_DATA LINES_.
-------------------------

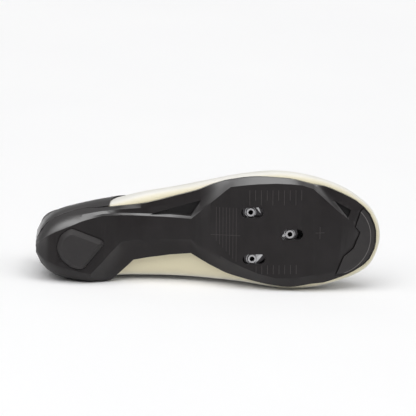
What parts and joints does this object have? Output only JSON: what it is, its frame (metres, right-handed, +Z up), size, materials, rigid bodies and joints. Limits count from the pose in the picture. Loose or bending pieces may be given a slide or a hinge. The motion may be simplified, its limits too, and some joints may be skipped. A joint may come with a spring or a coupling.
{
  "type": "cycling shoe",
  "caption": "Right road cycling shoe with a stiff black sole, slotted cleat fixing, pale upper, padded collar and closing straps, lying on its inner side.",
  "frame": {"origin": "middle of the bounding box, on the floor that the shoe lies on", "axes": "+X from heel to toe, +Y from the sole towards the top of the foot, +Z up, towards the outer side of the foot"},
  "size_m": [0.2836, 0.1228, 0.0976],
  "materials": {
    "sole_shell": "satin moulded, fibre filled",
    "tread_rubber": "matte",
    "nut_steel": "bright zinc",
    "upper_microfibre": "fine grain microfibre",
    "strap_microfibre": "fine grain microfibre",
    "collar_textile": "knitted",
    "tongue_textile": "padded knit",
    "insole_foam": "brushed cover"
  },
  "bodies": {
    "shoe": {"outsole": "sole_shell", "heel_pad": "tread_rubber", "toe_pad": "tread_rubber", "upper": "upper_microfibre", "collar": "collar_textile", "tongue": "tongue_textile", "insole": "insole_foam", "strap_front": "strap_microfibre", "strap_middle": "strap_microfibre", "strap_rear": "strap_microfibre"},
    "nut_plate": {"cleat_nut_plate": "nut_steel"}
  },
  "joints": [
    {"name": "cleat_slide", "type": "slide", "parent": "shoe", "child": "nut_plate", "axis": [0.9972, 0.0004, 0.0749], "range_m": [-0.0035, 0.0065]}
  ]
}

-------------------------

_PROBLEM TO SOLVE_.
Copy out every line of the data above, exactly as given.

_PROBLEM SOLUTION_.
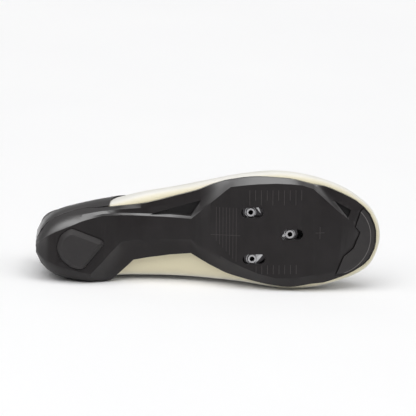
What parts and joints does this object have? Output only JSON: what it is, its frame (metres, right-handed, +Z up), size, materials, rigid bodies and joints. Limits count from the pose in the picture. Loose or bending pieces may be given a slide or a hinge. The motion may be simplified, its limits too, and some joints may be skipped. A joint may come with a spring or a coupling.
{
  "type": "cycling shoe",
  "caption": "Right road cycling shoe with a stiff black sole, slotted cleat fixing, pale upper, padded collar and closing straps, lying on its inner side.",
  "frame": {"origin": "middle of the bounding box, on the floor that the shoe lies on", "axes": "+X from heel to toe, +Y from the sole towards the top of the foot, +Z up, towards the outer side of the foot"},
  "size_m": [0.2836, 0.1228, 0.0976],
  "materials": {
    "sole_shell": "satin moulded, fibre filled",
    "tread_rubber": "matte",
    "nut_steel": "bright zinc",
    "upper_microfibre": "fine grain microfibre",
    "strap_microfibre": "fine grain microfibre",
    "collar_textile": "knitted",
    "tongue_textile": "padded knit",
    "insole_foam": "brushed cover"
  },
  "bodies": {
    "shoe": {"outsole": "sole_shell", "heel_pad": "tread_rubber", "toe_pad": "tread_rubber", "upper": "upper_microfibre", "collar": "collar_textile", "tongue": "tongue_textile", "insole": "insole_foam", "strap_front": "strap_microfibre", "strap_middle": "strap_microfibre", "strap_rear": "strap_microfibre"},
    "nut_plate": {"cleat_nut_plate": "nut_steel"}
  },
  "joints": [
    {"name": "cleat_slide", "type": "slide", "parent": "shoe", "child": "nut_plate", "axis": [0.9972, 0.0004, 0.0749], "range_m": [-0.0035, 0.0065]}
  ]
}